> Given instruction
Give back all the data exactly, line by line.

> Data extract
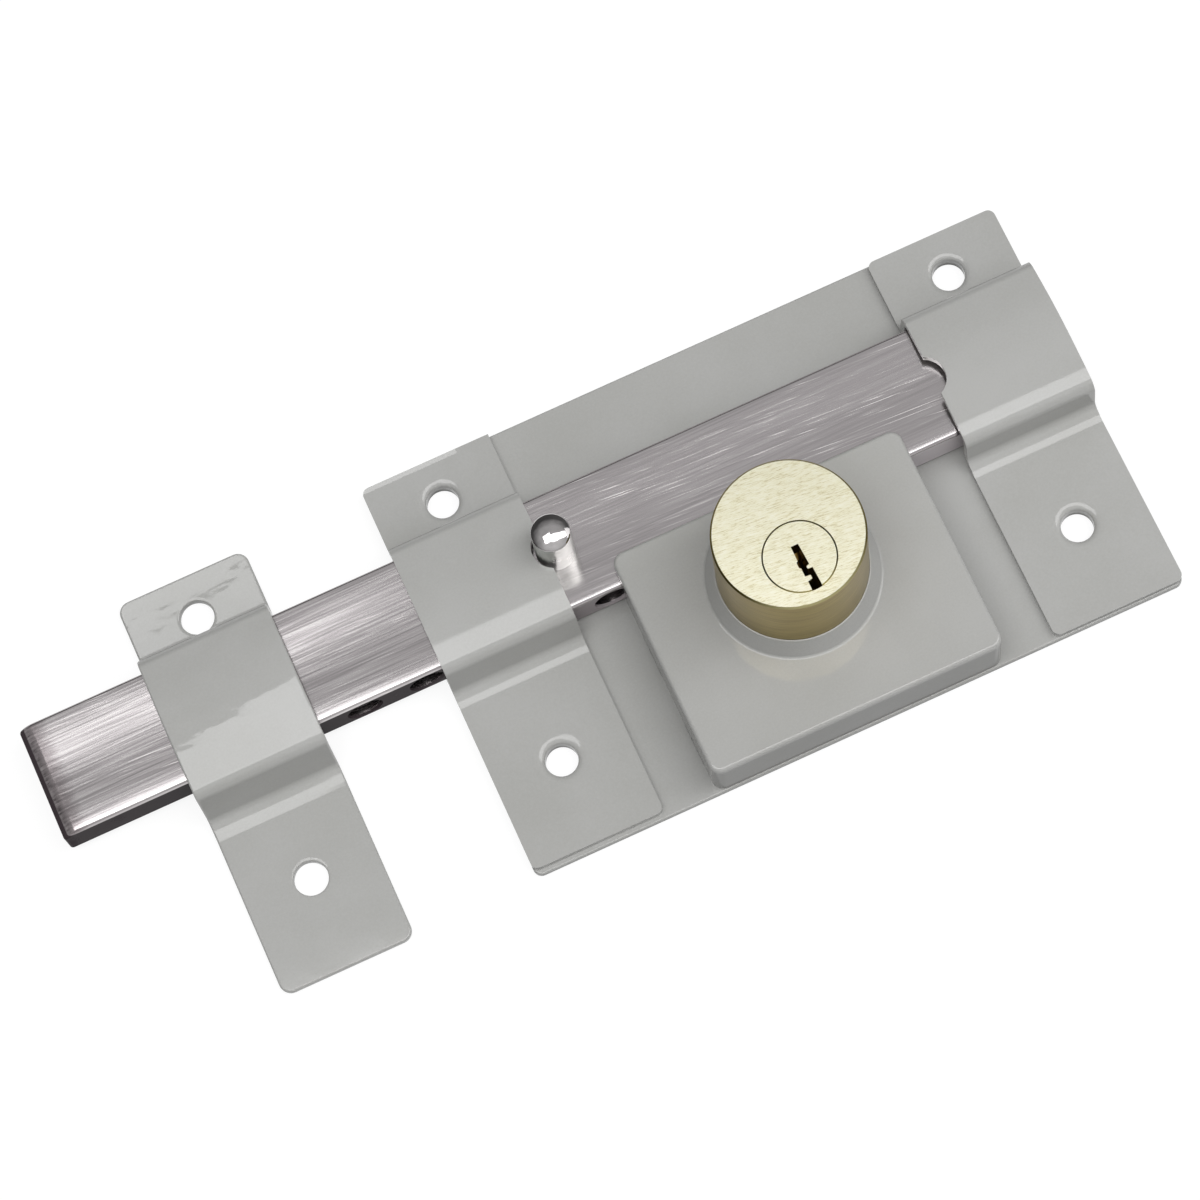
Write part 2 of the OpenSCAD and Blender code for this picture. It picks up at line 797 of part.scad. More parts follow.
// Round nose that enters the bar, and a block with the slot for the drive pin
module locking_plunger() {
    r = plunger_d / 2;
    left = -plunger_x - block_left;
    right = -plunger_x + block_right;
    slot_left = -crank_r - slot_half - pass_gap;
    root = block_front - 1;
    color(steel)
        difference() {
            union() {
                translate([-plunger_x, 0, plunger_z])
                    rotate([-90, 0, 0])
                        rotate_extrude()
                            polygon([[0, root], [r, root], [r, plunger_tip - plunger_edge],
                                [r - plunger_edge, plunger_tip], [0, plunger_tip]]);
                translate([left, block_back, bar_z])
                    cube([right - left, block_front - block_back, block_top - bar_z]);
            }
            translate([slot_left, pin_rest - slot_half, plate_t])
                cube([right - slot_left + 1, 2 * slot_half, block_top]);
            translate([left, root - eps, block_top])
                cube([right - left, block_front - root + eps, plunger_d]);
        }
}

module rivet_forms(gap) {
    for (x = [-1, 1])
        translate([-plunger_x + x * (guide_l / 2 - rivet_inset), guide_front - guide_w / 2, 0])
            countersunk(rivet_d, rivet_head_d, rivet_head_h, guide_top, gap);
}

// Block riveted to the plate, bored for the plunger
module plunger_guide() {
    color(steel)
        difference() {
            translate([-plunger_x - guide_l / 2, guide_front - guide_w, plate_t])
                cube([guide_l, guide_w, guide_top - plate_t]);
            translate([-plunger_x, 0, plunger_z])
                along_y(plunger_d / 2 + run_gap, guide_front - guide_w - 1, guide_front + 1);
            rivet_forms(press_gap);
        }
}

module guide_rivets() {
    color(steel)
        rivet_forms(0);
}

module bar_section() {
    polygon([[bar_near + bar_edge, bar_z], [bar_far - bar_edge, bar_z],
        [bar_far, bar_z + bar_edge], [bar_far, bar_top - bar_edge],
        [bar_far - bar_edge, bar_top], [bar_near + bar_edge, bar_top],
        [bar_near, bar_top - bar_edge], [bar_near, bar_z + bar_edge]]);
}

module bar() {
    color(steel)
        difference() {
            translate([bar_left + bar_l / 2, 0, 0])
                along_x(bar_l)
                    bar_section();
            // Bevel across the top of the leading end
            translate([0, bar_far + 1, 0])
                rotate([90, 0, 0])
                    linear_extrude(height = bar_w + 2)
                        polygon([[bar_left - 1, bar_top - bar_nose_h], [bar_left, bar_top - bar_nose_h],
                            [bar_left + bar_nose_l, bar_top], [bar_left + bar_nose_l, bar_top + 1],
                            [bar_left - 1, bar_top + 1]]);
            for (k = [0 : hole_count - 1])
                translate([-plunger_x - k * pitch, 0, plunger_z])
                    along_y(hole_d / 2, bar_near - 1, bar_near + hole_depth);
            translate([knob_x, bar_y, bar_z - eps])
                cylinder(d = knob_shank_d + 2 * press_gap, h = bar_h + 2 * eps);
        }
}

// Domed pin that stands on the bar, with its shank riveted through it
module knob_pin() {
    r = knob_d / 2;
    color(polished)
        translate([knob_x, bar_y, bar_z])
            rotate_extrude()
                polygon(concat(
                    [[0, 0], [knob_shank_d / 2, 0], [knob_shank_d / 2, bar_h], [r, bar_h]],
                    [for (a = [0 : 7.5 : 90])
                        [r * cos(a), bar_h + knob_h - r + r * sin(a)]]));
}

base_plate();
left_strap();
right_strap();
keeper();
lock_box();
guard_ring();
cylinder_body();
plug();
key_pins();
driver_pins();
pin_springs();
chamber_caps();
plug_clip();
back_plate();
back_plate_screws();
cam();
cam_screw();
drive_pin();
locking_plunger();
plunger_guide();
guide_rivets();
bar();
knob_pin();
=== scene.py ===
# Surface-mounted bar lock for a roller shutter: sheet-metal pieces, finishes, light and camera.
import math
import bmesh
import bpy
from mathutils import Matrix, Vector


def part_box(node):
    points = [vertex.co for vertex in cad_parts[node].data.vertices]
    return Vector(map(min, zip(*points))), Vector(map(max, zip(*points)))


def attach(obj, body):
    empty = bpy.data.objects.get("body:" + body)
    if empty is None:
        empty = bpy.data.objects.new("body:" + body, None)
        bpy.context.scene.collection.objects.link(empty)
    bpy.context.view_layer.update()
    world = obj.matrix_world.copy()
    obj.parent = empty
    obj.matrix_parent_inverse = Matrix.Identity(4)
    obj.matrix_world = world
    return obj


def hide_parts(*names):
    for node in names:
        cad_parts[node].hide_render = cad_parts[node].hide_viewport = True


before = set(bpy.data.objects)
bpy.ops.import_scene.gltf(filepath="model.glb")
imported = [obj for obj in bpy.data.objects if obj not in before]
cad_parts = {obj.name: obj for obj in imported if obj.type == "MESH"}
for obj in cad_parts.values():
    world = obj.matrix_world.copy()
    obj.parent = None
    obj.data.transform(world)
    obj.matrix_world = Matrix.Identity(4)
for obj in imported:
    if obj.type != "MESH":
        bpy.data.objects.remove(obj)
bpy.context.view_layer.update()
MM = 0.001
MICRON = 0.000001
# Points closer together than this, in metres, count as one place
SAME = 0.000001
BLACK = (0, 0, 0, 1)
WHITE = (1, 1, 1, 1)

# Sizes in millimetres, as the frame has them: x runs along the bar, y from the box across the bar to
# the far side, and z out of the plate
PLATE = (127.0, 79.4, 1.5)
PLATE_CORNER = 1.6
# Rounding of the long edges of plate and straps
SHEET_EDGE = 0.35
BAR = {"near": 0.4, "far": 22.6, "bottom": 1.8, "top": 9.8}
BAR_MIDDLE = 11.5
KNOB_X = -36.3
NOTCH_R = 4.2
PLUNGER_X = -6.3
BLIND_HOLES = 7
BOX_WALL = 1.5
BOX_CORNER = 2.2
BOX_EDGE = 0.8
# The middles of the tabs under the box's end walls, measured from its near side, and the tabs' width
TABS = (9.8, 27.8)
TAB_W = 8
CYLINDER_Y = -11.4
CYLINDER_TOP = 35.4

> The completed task
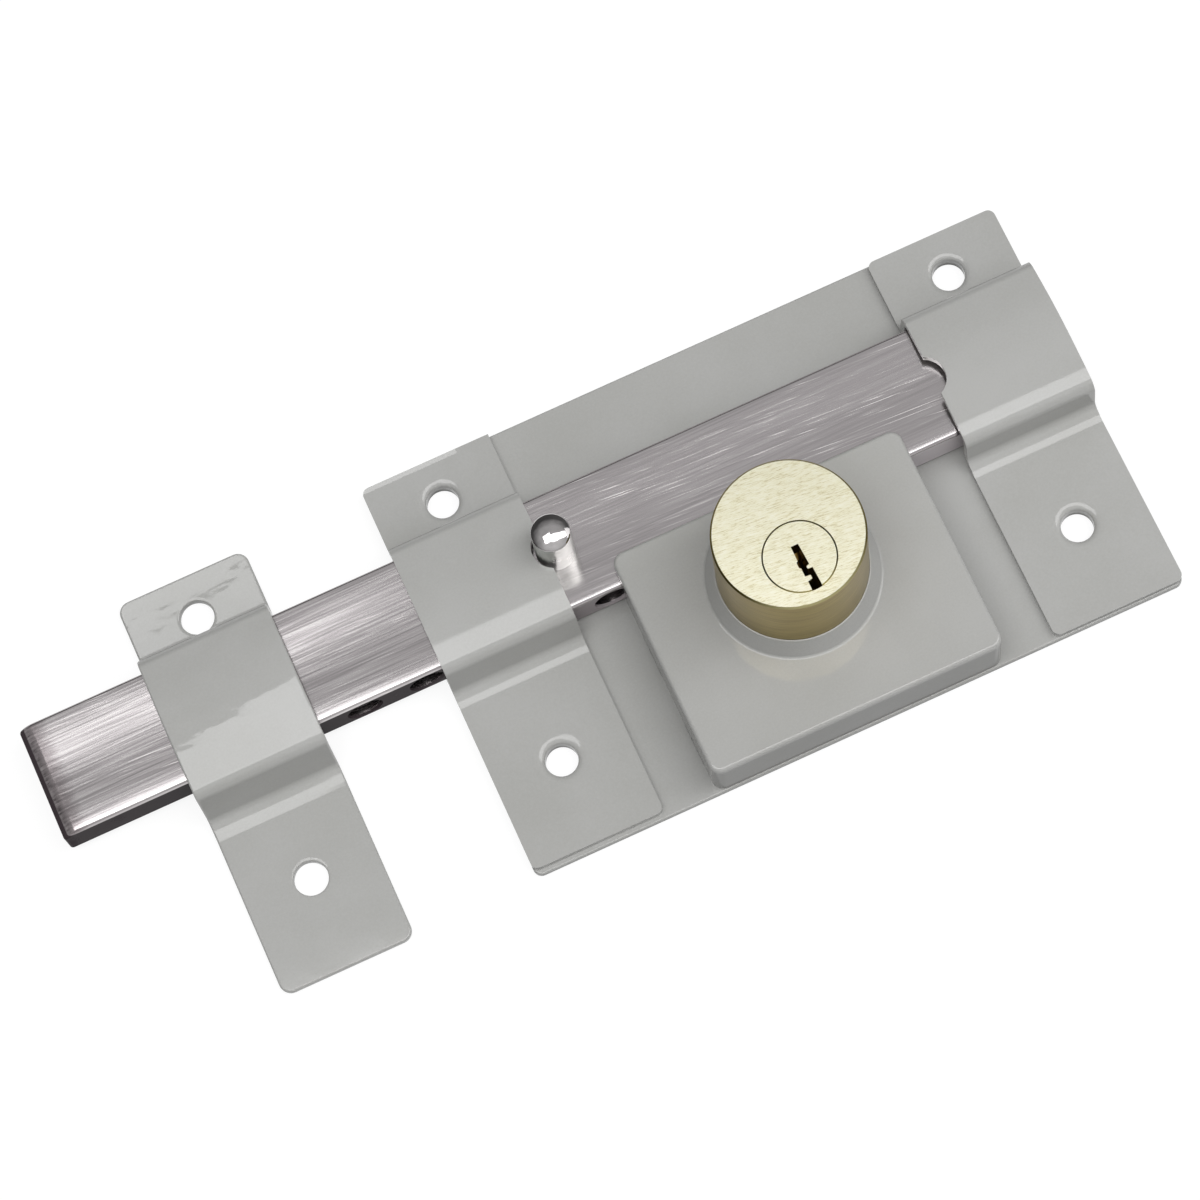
Write part 2 of the OpenSCAD and Blender code for this picture. It picks up at line 797 of part.scad. More parts follow.
// Round nose that enters the bar, and a block with the slot for the drive pin
module locking_plunger() {
    r = plunger_d / 2;
    left = -plunger_x - block_left;
    right = -plunger_x + block_right;
    slot_left = -crank_r - slot_half - pass_gap;
    root = block_front - 1;
    color(steel)
        difference() {
            union() {
                translate([-plunger_x, 0, plunger_z])
                    rotate([-90, 0, 0])
                        rotate_extrude()
                            polygon([[0, root], [r, root], [r, plunger_tip - plunger_edge],
                                [r - plunger_edge, plunger_tip], [0, plunger_tip]]);
                translate([left, block_back, bar_z])
                    cube([right - left, block_front - block_back, block_top - bar_z]);
            }
            translate([slot_left, pin_rest - slot_half, plate_t])
                cube([right - slot_left + 1, 2 * slot_half, block_top]);
            translate([left, root - eps, block_top])
                cube([right - left, block_front - root + eps, plunger_d]);
        }
}

module rivet_forms(gap) {
    for (x = [-1, 1])
        translate([-plunger_x + x * (guide_l / 2 - rivet_inset), guide_front - guide_w / 2, 0])
            countersunk(rivet_d, rivet_head_d, rivet_head_h, guide_top, gap);
}

// Block riveted to the plate, bored for the plunger
module plunger_guide() {
    color(steel)
        difference() {
            translate([-plunger_x - guide_l / 2, guide_front - guide_w, plate_t])
                cube([guide_l, guide_w, guide_top - plate_t]);
            translate([-plunger_x, 0, plunger_z])
                along_y(plunger_d / 2 + run_gap, guide_front - guide_w - 1, guide_front + 1);
            rivet_forms(press_gap);
        }
}

module guide_rivets() {
    color(steel)
        rivet_forms(0);
}

module bar_section() {
    polygon([[bar_near + bar_edge, bar_z], [bar_far - bar_edge, bar_z],
        [bar_far, bar_z + bar_edge], [bar_far, bar_top - bar_edge],
        [bar_far - bar_edge, bar_top], [bar_near + bar_edge, bar_top],
        [bar_near, bar_top - bar_edge], [bar_near, bar_z + bar_edge]]);
}

module bar() {
    color(steel)
        difference() {
            translate([bar_left + bar_l / 2, 0, 0])
                along_x(bar_l)
                    bar_section();
            // Bevel across the top of the leading end
            translate([0, bar_far + 1, 0])
                rotate([90, 0, 0])
                    linear_extrude(height = bar_w + 2)
                        polygon([[bar_left - 1, bar_top - bar_nose_h], [bar_left, bar_top - bar_nose_h],
                            [bar_left + bar_nose_l, bar_top], [bar_left + bar_nose_l, bar_top + 1],
                            [bar_left - 1, bar_top + 1]]);
            for (k = [0 : hole_count - 1])
                translate([-plunger_x - k * pitch, 0, plunger_z])
                    along_y(hole_d / 2, bar_near - 1, bar_near + hole_depth);
            translate([knob_x, bar_y, bar_z - eps])
                cylinder(d = knob_shank_d + 2 * press_gap, h = bar_h + 2 * eps);
        }
}

// Domed pin that stands on the bar, with its shank riveted through it
module knob_pin() {
    r = knob_d / 2;
    color(polished)
        translate([knob_x, bar_y, bar_z])
            rotate_extrude()
                polygon(concat(
                    [[0, 0], [knob_shank_d / 2, 0], [knob_shank_d / 2, bar_h], [r, bar_h]],
                    [for (a = [0 : 7.5 : 90])
                        [r * cos(a), bar_h + knob_h - r + r * sin(a)]]));
}

base_plate();
left_strap();
right_strap();
keeper();
lock_box();
guard_ring();
cylinder_body();
plug();
key_pins();
driver_pins();
pin_springs();
chamber_caps();
plug_clip();
back_plate();
back_plate_screws();
cam();
cam_screw();
drive_pin();
locking_plunger();
plunger_guide();
guide_rivets();
bar();
knob_pin();
=== scene.py ===
# Surface-mounted bar lock for a roller shutter: sheet-metal pieces, finishes, light and camera.
import math
import bmesh
import bpy
from mathutils import Matrix, Vector


def part_box(node):
    points = [vertex.co for vertex in cad_parts[node].data.vertices]
    return Vector(map(min, zip(*points))), Vector(map(max, zip(*points)))


def attach(obj, body):
    empty = bpy.data.objects.get("body:" + body)
    if empty is None:
        empty = bpy.data.objects.new("body:" + body, None)
        bpy.context.scene.collection.objects.link(empty)
    bpy.context.view_layer.update()
    world = obj.matrix_world.copy()
    obj.parent = empty
    obj.matrix_parent_inverse = Matrix.Identity(4)
    obj.matrix_world = world
    return obj


def hide_parts(*names):
    for node in names:
        cad_parts[node].hide_render = cad_parts[node].hide_viewport = True


before = set(bpy.data.objects)
bpy.ops.import_scene.gltf(filepath="model.glb")
imported = [obj for obj in bpy.data.objects if obj not in before]
cad_parts = {obj.name: obj for obj in imported if obj.type == "MESH"}
for obj in cad_parts.values():
    world = obj.matrix_world.copy()
    obj.parent = None
    obj.data.transform(world)
    obj.matrix_world = Matrix.Identity(4)
for obj in imported:
    if obj.type != "MESH":
        bpy.data.objects.remove(obj)
bpy.context.view_layer.update()
MM = 0.001
MICRON = 0.000001
# Points closer together than this, in metres, count as one place
SAME = 0.000001
BLACK = (0, 0, 0, 1)
WHITE = (1, 1, 1, 1)

# Sizes in millimetres, as the frame has them: x runs along the bar, y from the box across the bar to
# the far side, and z out of the plate
PLATE = (127.0, 79.4, 1.5)
PLATE_CORNER = 1.6
# Rounding of the long edges of plate and straps
SHEET_EDGE = 0.35
BAR = {"near": 0.4, "far": 22.6, "bottom": 1.8, "top": 9.8}
BAR_MIDDLE = 11.5
KNOB_X = -36.3
NOTCH_R = 4.2
PLUNGER_X = -6.3
BLIND_HOLES = 7
BOX_WALL = 1.5
BOX_CORNER = 2.2
BOX_EDGE = 0.8
# The middles of the tabs under the box's end walls, measured from its near side, and the tabs' width
TABS = (9.8, 27.8)
TAB_W = 8
CYLINDER_Y = -11.4
CYLINDER_TOP = 35.4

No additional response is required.